While a woman of many talents, including amateur boxing and spoken-word poetry, Oliver lacks the administrative experience of candidates such as former U.S. Attorney Jenny Durkan.

But like socialist City Councilmember Kshama Sawant, who endorsed her — as did Councilmember Mike O’Brien, noting in a video that Seattle needs a mayor “who’s going to reject the status quo” — Oliver attracts ardent support from people who feel she offers something new, not least because she is a young, black, queer woman.

“For the first time, I felt like I could connect with a politician,” said Diana Mena, explaining why Oliver’s campaign launch, in the wake of President Donald Trump’s election, filled her with “hope in ways I never had hope before.” A 30-year-old social worker who identifies as “Latinx,” Mena said she felt “our voice” — and those of poor folks, refugees and other women of color — “would be represented.”

Mena was speaking at a Rainier Beach barbecue for Oliver on a sweltering June Sunday, which nevertheless drew several dozen people — and at least a few newcomers to politics.

“I’ve never actually backed a candidate,” said Laura Escalona-Flores, 33, a Seattle Public Schools counselor. Sensing that Oliver’s campaign was unusually grass-roots, she said, “I came to learn.”

Oliver, speaking to the crowd, said she also was learning. “It’s a struggle,” she said, of getting up to speed on the campaign trail while working full time. After graduating from the University of Washington Law School in 2015, she opted not to work as an attorney but to become a case manager for Creative Justice, a county-funded program that uses art projects as an alternative to youth incarceration.

Some of the lessons that inform her campaign, however, started years before.

“I knew it was unjust”

When Oliver was a teenager in Indianapolis, Ind., she recalled on a recent day in the Central District’s Washington Hall, her father fell behind on child support. As a result, she said, he cycled in and out of jail, losing his job and his apartment. She used to visit him in an aunt’s basement.

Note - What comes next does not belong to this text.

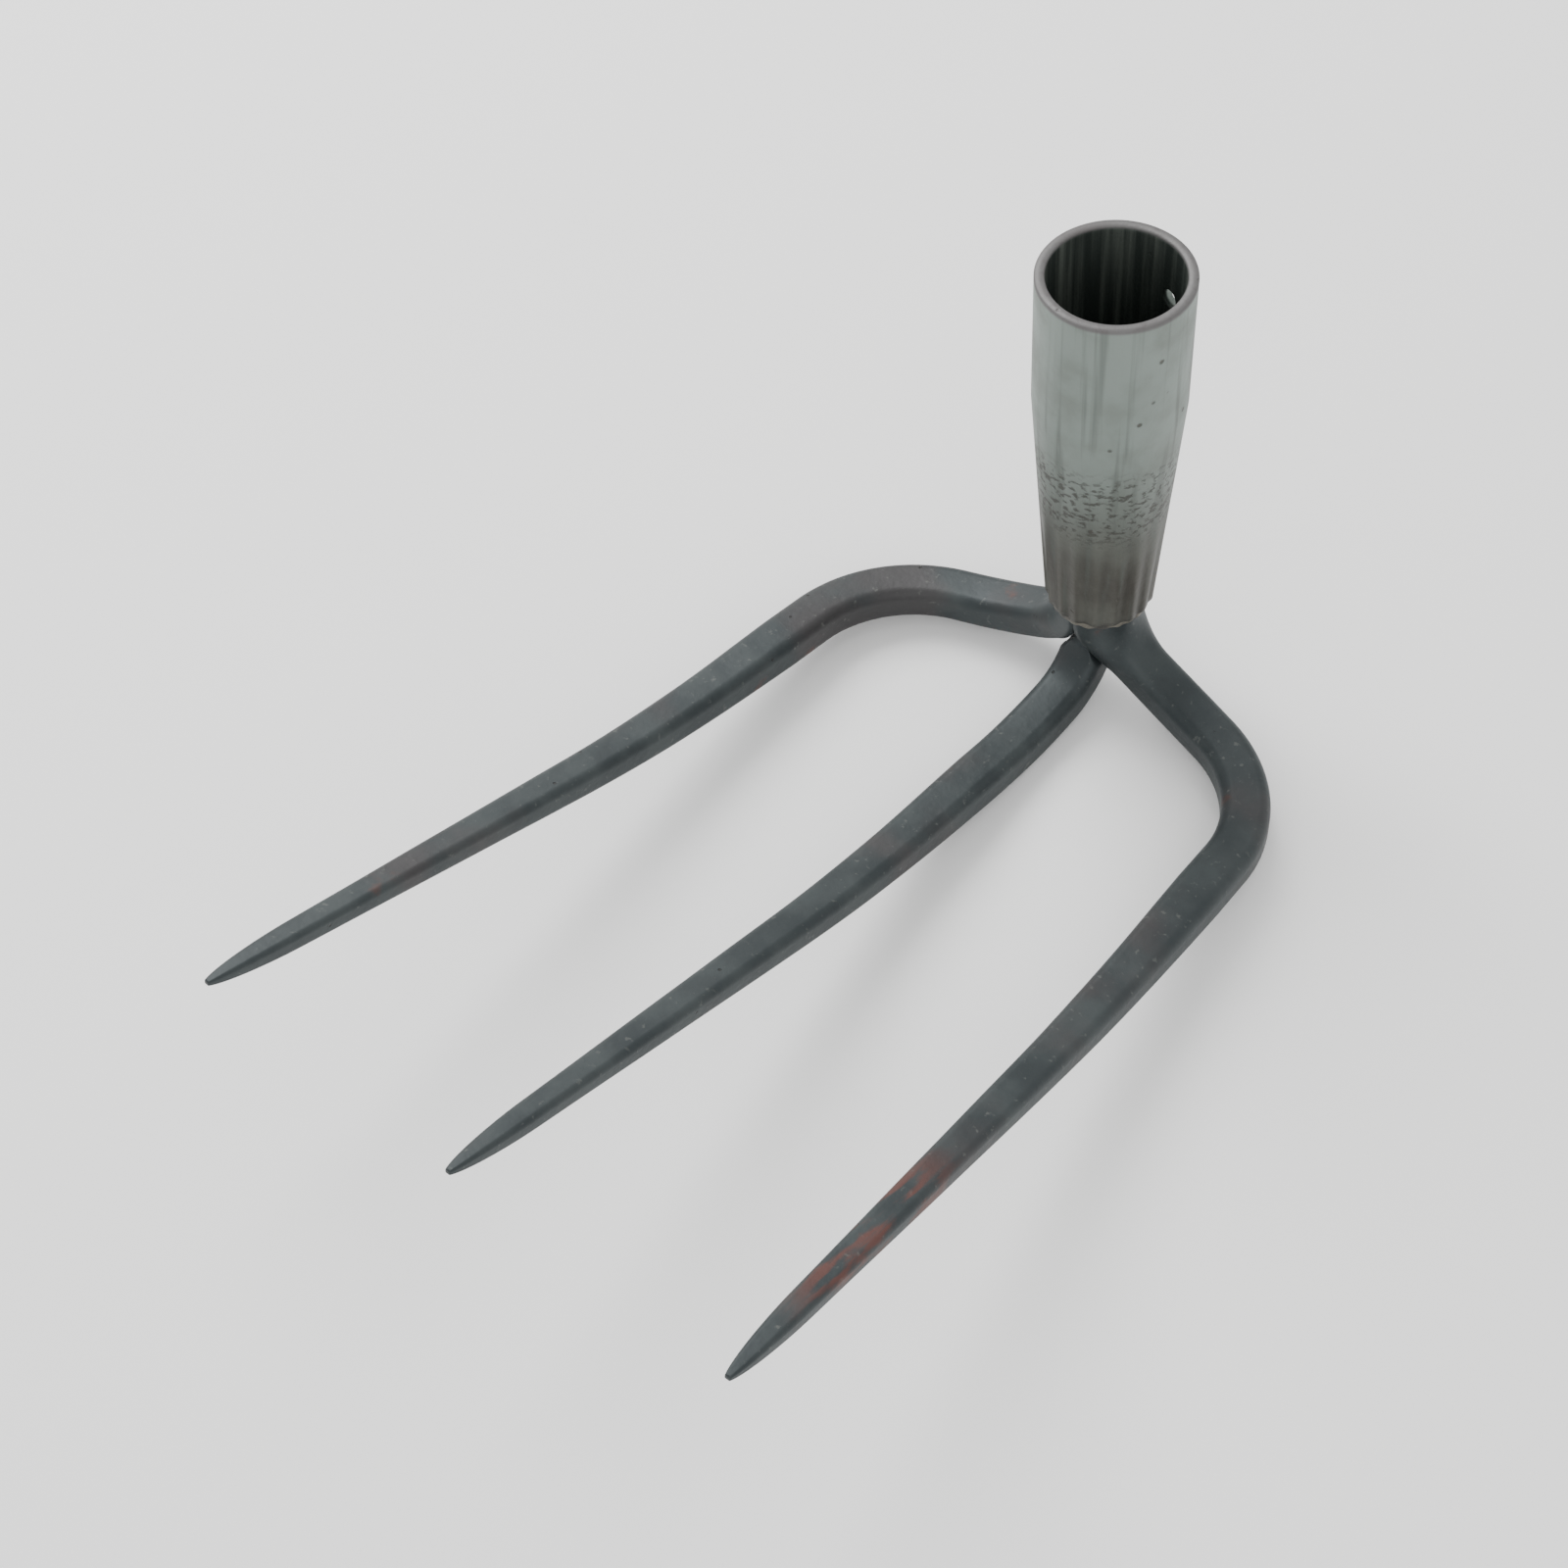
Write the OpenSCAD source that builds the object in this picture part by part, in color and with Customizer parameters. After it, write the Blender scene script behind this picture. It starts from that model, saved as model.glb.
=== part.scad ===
// Three-tine rake head.
// A steel tube is swaged down over the half-round tangs of two forged outer tines, a third tine
// is wedged up between their roots, and a bead of weld closes the joint under the tube's foot.
// The socket stands along Z with its mouth at the origin, and the tines reach towards -Y.

/* [Socket] */
// Outer diameter at the mouth
mouth_d = 40; // [34:0.5:48]
// Thickness of the tube's wall
tube_wall = 2.7; // [1.6:0.1:3.6]
// Length of the straight round part that takes the handle
straight_len = 40; // [30:1:80]
// Length of the swaged part that narrows to the foot
swage_len = 74; // [50:1:110]
// Outer diameter at the foot
foot_d = 30; // [28:0.5:33]
// Broken edge at the mouth, inside and outside
rim_break = 0.4; // [0.2:0.1:0.8]

/* [Flutes] */
// Number of shallow flutes that the swaging dies leave round the foot
flute_count = 18; // [12:1:24]
// Depth of a flute at the foot
flute_depth = 0.6; // [0.2:0.1:1]
// Height above the foot at which the flutes run out
flute_run = 52; // [20:1:70]

/* [Nail hole] */
// Diameter of the hole for the handle's nail
nail_d = 5.2; // [3:0.1:8]
// Distance of the hole below the mouth
nail_drop = 17.4; // [10:0.2:25]
// Direction of the hole, counted from +X towards +Y
nail_turn = 72; // [0:1:359]

/* [Bar] */
// Width of the forged bar where it is thickest
bar_w = 13.4; // [10:0.2:16]
// Thickness of the forged bar where it is thickest
bar_h = 11.3; // [8:0.1:13]
// Radius of the bar's long edges, as a share of its thickness
edge_share = 0.3; // [0.15:0.01:0.45]
// Distance from the tip over which the bar is drawn down
draw_len = 205; // [150:5:240]
// Size at the point as a share of the full bar
point_share = 0.42; // [0.3:0.01:0.6]
// Length of the rounded nose
nose_len = 27; // [10:1:40]
// Part of the nose that is worn off blunt
nose_blunt = 1.2; // [0.5:0.1:4]

/* [Tang and root] */
// Height of the tangs inside the socket
tang_len = 22; // [12:1:35]
// Neck between the socket's foot and the root bend
neck_len = 4.8; // [4:0.2:8]
// Radius of the root bend
root_r = 20; // [17:0.5:26]
// Angle of the root bend
root_lift = 67; // [60:1:75]
// Turn towards the front over the root bend
root_sweep = 5; // [0:1:12]

/* [Outer tines] */
// Length of the arm between root and shoulder
arm_len = 27; // [20:1:60]
// Turn of the arm towards the front
arm_sweep = 12; // [0:1:20]
// Lift of the arm
arm_lift = 21; // [12:1:24]
// Radius of the shoulder bend
shoulder_r = 38.4; // [30:0.2:60]
// Turn of the shoulder bend
shoulder_sweep = 70; // [60:1:75]
// Lift over the shoulder bend
shoulder_lift = 10.2; // [5:0.2:12]
// Length of the straight belly behind the rise
outer_belly_len = 32; // [20:1:60]

/* [Middle tine] */
// Distance of the middle tine's root in front of the socket's axis
middle_set = 2.5; // [1:0.1:4]
// Radius of the first bend of the heel
heel_r = 18; // [15:0.5:24]
// Length of the second, flatter bend of the heel
heel_len = 30; // [20:1:50]
// Lift over the flatter bend
heel_lift = 14.4; // [8:0.2:20]
// Length of the straight belly behind the rise
middle_belly_len = 26; // [15:1:60]

/* [Rise and point] */
// Length of the gentle bend that lifts the tines
rise_len = 65; // [40:1:90]
// Angle of that bend
rise_lift = 9.4; // [4:0.2:16]
// Length of the straight point
point_len = 122; // [90:1:160]

/* [Joints] */
// Gap between pieces that are pressed or welded together
seam = 0.1; // [0.05:0.01:0.2]
// Height of the weld bead under the socket's foot
bead_h = 3.6; // [2:0.1:3.8]

/* [Hidden] */

mouth_r = mouth_d / 2;
bore_r = mouth_r - tube_wall;
foot_r = foot_d / 2;
foot_bore_r = foot_r - tube_wall;
foot_z = -(straight_len + swage_len);
shade_socket = "#a3a8a2";
shade_forged = "#3f4849";
shade_weld = "#55544f";
socket_points = 6 * flute_count;
flute_rings = 6;

// Radius of the socket's outside and inside at a height above its foot
function shell_r(h) = foot_r + (mouth_r - foot_r) * min(h / swage_len, 1);
function hollow_r(h) = shell_r(h) - tube_wall;

// The tangs fill the hollow of the foot, so they widen upwards and can't pull out
function tang_r(h) = hollow_r(max(h, 0)) - seam;
neck_r = tang_r(0);

// Waves that the swaging dies press into the outside, deepest at the foot and gone at their run-out
function smooth(u) = let (c = max(0, min(u, 1))) c * c * (3 - 2 * c);
function flute_at(h) = flute_depth * (1 - smooth(h / flute_run));
function shell_ring(h, inset = 0) =
    [for (k = [0:socket_points - 1])
        let (
            a = 360 * k / socket_points,
            r = shell_r(h) - inset - flute_at(h) * (1 - cos(flute_count * a)) / 2
        )
        [r * cos(a), r * sin(a), foot_z + h]];

module socket_blank() {
    skin(concat(
        [for (i = [0:flute_rings]) shell_ring(flute_run * i / flute_rings)],
        [
            shell_ring(swage_len),
            shell_ring(swage_len + straight_len - rim_break),
            shell_ring(swage_len + straight_len, rim_break)
        ]
    ));
}

// The hollow is a true bore where the handle goes and narrows with the swage below it
module hollow() {
    over = 1;
    rotate_extrude($fn = socket_points)
        polygon([
            [0, foot_z - over],
            [foot_bore_r, foot_z - over],
            [foot_bore_r, foot_z],
            [bore_r, -straight_len],
            [bore_r, -rim_break],
            [bore_r + rim_break, 0],
            [bore_r + rim_break, over],
            [0, over]
        ]);
}

module nail_drill() {
    rotate([0, 0, nail_turn])
        translate([bore_r - tube_wall, 0, -nail_drop])
            rotate([0, 90, 0])
                cylinder(h = 3 * tube_wall, d = nail_d, $fn = 48);
}

module handle_socket() {
    color(shade_socket)
        difference() {
            socket_blank();
            hollow();
            nail_drill();
        }
}

// A bead of weld rolled in under the foot and against the neck
module foot_weld() {
    inner = neck_r + seam;
    width = foot_r - flute_depth - inner;
    color(shade_weld)
        translate([0, 0, foot_z - seam])
            rotate_extrude($fn = socket_points)
                polygon(concat(
                    [[inner, 0]],
                    [for (a = [0:15:90]) [inner + width * cos(a), -bead_h * sin(a)]]
                ));
}

// Outline of the bar: a rectangle with round edges, five points to a corner, run anticlockwise
corner_points = 5;
ring_points = 4 * corner_points;

function bar_outline(w, h) =
    let (r = edge_share * h)
    [for (q = [0:3], j = [0:corner_points - 1])
        let (
            a = 90 * q + 90 * j / (corner_points - 1),
            side = (q == 0 || q == 3) ? 1 : -1,
            top = q < 2 ? 1 : -1
        )
        [side * (w / 2 - r) + r * cos(a), top * (h / 2 - r) + r * sin(a)]];

// Outline of a tang: half a disc whose flat side faces its twin, with as many points
function tang_outline(r) =
    let (half = ring_points / 2, flat_y = -r / 2 + seam / 2)
    [for (k = [0:ring_points - 1])
        k < half
            ? let (a = 180 * k / (half - 1)) [r * cos(a), max(r * sin(a) - r / 2, flat_y)]
            : [r * (-1 + 2 * (k - half + 1) / (half + 1)), flat_y]];

// Share of the full bar that is left at a distance from the tip: a straight draw and a round nose
function draw_share(d) = point_share + (1 - point_share) * min(d / draw_len, 1);
function nose_share(d) =
    let (u = min((d + nose_blunt) / (nose_len + nose_blunt), 1)) sqrt(1 - (1 - u) * (1 - u));
function bar_share(d) = draw_share(d) * nose_share(d);

// A frame on a tine's way is [point, heading, pitch, way travelled]. Heading 0 points along +X
// and 90 points along -Y. Pitch is the climb, so that -90 points straight down.
function ahead(heading, pitch) =
    [cos(pitch) * cos(heading), -cos(pitch) * sin(heading), sin(pitch)];
function sideways(heading) = [sin(heading), cos(heading), 0];
function upwards(heading, pitch) =
    [-sin(pitch) * cos(heading), sin(pitch) * sin(heading), cos(pitch)];

// A stretch of the way is cut into equal steps of [length, turn, lift]
function stretch(length, turn, lift, steps) =
    [for (i = [1:steps]) [length / steps, turn / steps, lift / steps]];

function next_frame(f, s) =
    [f[0] + s[0] * ahead(f[1] + s[1] / 2, f[2] + s[2] / 2), f[1] + s[1], f[2] + s[2], f[3] + s[0]];

function walk(start, steps) =
    [for (i = 0, f = start; i <= len(steps); f = i < len(steps) ? next_frame(f, steps[i]) : f, i = i + 1) f];

function place(f, outline) =
    [for (p = outline) f[0] + p[0] * sideways(f[1]) + p[1] * upwards(f[1], f[2])];

// The nose is stepped more finely towards the tip
function nose_steps(n) =
    [for (i = [1:n]) [nose_len * (pow(1 - (i - 1) / n, 2) - pow(1 - i / n, 2)), 0, 0]];

function middle_of(ring) = [for (p = ring) 1] * ring / len(ring);

// Rings of points, each with as many as the last, become one skin whose ends close on their middles
module skin(rings) {
    n = len(rings[0]);
    last = (len(rings) - 1) * n;
    front = len(rings) * n;
    back = front + 1;
    polyhedron(
        points = concat(
            [for (ring = rings, p = ring) p],
            [middle_of(rings[0]), middle_of(rings[len(rings) - 1])]
        ),
        faces = [
            for (k = [0:n - 1]) let (m = (k + 1) % n) each [[front, k, m], [back, last + m, last + k]],
            for (i = [0:len(rings) - 2], k = [0:n - 1])
                let (a = i * n + k, b = i * n + (k + 1) % n)
                each [[a, a + n, b], [b, a + n, b + n]]
        ]
    );
}

// The rise and the point are bent and drawn alike on all three tines
rise_steps = stretch(rise_len, 0, rise_lift, 6);
point_steps = concat(stretch(point_len - nose_len, 0, 0, 6), nose_steps(9));

// Outer tine: down out of the socket, out over the root bend, along the arm and round the shoulder
bar_offset = neck_r / 2;
shoulder_len = shoulder_r * shoulder_sweep * PI / 180;
root_steps = stretch(root_r * root_lift * PI / 180, root_sweep, root_lift, 9);
outer_start = [[bar_offset, 0, foot_z + tang_len], 0, -90, 0];
outer_way = walk(outer_start, concat(
    stretch(tang_len, 0, 0, 2),
    stretch(neck_len, 0, 0, 1),
    root_steps,
    stretch(arm_len, arm_sweep, arm_lift, 6),
    stretch(shoulder_len, shoulder_sweep, shoulder_lift, 12),
    stretch(outer_belly_len, 0, 0, 3),
    rise_steps,
    point_steps
));
outer_total = outer_way[len(outer_way) - 1][3];
root_start = tang_len + neck_len;
root_end = root_start + root_r * root_lift * PI / 180;

// The half disc of the tang turns into the bar over the root bend
function outer_outline(f) =
    let (
        share = bar_share(outer_total - f[3]),
        t = smooth((f[3] - root_start) / (root_end - root_start)),
        tang = tang_outline(tang_r(tang_len - f[3])),
        bar = bar_outline(bar_w * share, bar_h * share)
    )
    [for (k = [0:ring_points - 1]) (1 - t) * tang[k] + t * bar[k]];

module right_tine() {
    color(shade_forged)
        skin([for (f = outer_way) place(f, outer_outline(f))]);
}

module left_tine() {
    mirror([1, 0, 0]) right_tine();
}

// Room between the undersides of the two root bends, at a height. The middle tine's root is
// hammered to a wedge that fills it.
bend_z = foot_z - neck_len;
function cleft_half(z) =
    let (
        r = root_r + bar_offset,
        s = min(max((bend_z - z) / r, 0), 0.999)
    )
    root_r + bar_offset - r * sqrt(1 - s * s);

// Middle tine: straight up into the cleft, forward over the heel, then as the outer ones
wedge_drop = 6;
wedge_top = bend_z - wedge_drop;
wedge_len = 3.3;
heel_turn = 36;
middle_steep = 49.4;
middle_start = [[0, -middle_set, wedge_top], 90, -90, 0];
middle_way = walk(middle_start, concat(
    stretch(wedge_len, 0, 0, 2),
    stretch(heel_r * heel_turn * PI / 180, 0, heel_turn, 6),
    stretch(heel_r * middle_steep * PI / 180, 0, middle_steep, 8),
    stretch(heel_len, 0, heel_lift, 6),
    stretch(middle_belly_len, 0, 0, 2),
    rise_steps,
    point_steps
));
middle_total = middle_way[len(middle_way) - 1][3];

root_reach = 14;
function wedged(p) =
    let (room = p[1] > -root_reach ? cleft_half(p[2]) - seam : bar_w)
    [max(-room, min(room, p[0])), p[1], p[2]];

module middle_tine() {
    color(shade_forged)
        skin([for (f = middle_way)
            let (share = bar_share(middle_total - f[3]))
            [for (p = place(f, bar_outline(bar_w * share, bar_h * share))) wedged(p)]]);
}

handle_socket();
left_tine();
middle_tine();
right_tine();
foot_weld();
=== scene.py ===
import bpy
import numpy as np
from mathutils import Matrix, Vector


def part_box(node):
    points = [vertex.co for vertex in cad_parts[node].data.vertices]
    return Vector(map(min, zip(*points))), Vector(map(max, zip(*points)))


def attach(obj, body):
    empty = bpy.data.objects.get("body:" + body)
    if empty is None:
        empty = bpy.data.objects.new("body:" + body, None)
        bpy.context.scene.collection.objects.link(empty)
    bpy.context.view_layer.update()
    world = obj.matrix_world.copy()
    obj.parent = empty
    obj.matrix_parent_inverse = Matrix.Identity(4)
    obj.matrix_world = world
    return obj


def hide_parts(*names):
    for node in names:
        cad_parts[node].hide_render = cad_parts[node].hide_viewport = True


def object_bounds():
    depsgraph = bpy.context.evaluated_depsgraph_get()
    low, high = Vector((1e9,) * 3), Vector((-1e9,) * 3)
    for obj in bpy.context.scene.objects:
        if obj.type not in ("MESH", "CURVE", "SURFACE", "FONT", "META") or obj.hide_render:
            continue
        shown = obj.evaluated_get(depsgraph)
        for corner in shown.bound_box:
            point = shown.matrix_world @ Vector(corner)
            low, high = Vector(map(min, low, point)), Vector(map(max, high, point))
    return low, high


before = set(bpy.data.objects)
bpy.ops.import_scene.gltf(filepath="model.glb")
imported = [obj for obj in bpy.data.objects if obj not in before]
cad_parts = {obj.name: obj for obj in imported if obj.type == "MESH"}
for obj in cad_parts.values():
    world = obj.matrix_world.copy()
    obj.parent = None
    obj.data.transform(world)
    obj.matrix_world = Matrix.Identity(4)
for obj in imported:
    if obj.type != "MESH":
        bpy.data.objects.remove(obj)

cad_low, cad_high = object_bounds()

# %% [markdown]
# The mouth's radius and the foot's height are read from the frame. Sizes that its boxes don't show,
# such as the wall and the flutes, are written here once, as a maker would give them.
# %% Sizes of the tube in millimetres
MM = 0.001
socket_low, socket_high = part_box("handle_socket")
mouth_r = round((socket_high.x - socket_low.x) / 2 / MM, 1)
foot_z = socket_low.z / MM
tube_wall = 2.7
straight_len = 40.0
foot_r = 15.0
rim_break = 0.4
flute_count, flute_depth, flute_run = 18, 0.6, 52.0
nail_r, nail_drop, nail_turn = 2.6, 17.4, 72
swage_len = -foot_z - straight_len
seam = 0.1
print("mouth radius", mouth_r, "foot at", round(foot_z, 1))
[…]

Later, as a sociology student at Seattle Pacific University — her mother insisted she attend a Christian school, and she had visited SPU as a high-schooler for a Bible competition — she began to think more deeply about what happened to her dad.

“I knew it was unjust,” she said. And it didn’t solve anything. In jail, her father wasn’t able to pay child support. And his children missed out on time spent with their father.

In time, she got involved with movements aimed at reining in law enforcement, including Black Lives Matter, Block the Bunker (opposed to building an expensive North Precinct) and the No New Youth Jail Campaign. “Not allowing business as usual” has been part of these movements, she said, and activists have sometimes shut down City Council meetings.

Oliver distinguished herself by her powerful speeches about racism and its history, said Councilmember Tim Burgess, vice chairman of the committee dealing with public safety.

Yet, he questions some of her ideas. “It’s just ludicrous on its face,” he said of her contention, expressed to KUOW last fall, that “we don’t need a separate institution to keep the peace or enforce the laws.”

At Washington Hall, Oliver elaborated: “When I talk about abolition, it’s not about getting rid of police today or tomorrow, it’s not about shutting down all the jails today or tomorrow, it’s about having a vision for what does it look like for us to be in a healthy society where human needs are met … and that would decrease a lot of the crime we see.”

Learning from others

On housing, Oliver’s proposals are also striking, if less ethereal. Take the 25 percent set-aside for affordable housing, which is more than double the percentage the City Council has been requiring in neighborhood upzone plans instigated by the “grand bargain” recommended by a citizens’ committee. Developers are also allowed to pay into a fund to create affordable housing, an out Oliver frowns upon.

She also promotes rent control, which would take a change in state law, and a bold program for building public housing.

Not unexpectedly, developers are critical, particularly of the 25 percent figure. Hal Ferris, principal of Spectrum Development Solutions, a company that has been building housing for middle-income buyers, said Oliver’s mandate would mean “There would be no value left in the land.”

“I am an attorney,” Oliver said, hinting at flexibility. “What I know is you go into a bargaining process with a number.”

She said she knows she needs to build coalitions across the city, and talk to all kinds of people, including developers. Learning from the “brilliance” of others is a cornerstone of her campaign, and she has conducted a series of “listening posts.”

At one such event with Open Seattle, drawing civic-minded tech workers, she asked open-ended questions about how to motivate companies to hire more people of color. She took copious notes.

At another, she met with neighborhood activists concerned about rapid growth. One attendee, Bill Bradburd, chairman of the Seattle Neighborhood Coalition, said he’s seen since that she has incorporated their concerns into her views.

“Part of the problem in the city is that we’ve allowed an extremist narrative,” Oliver said. “Everyone is either for density or everyone’s against density.”

In reality, she continued, “People are far more nuanced than that.” They see there’s an affordable-housing crisis, and recognize that more density is needed to solve it. “They just want to be consulted on what it looks like in their neighborhood. And I think that’s fair.”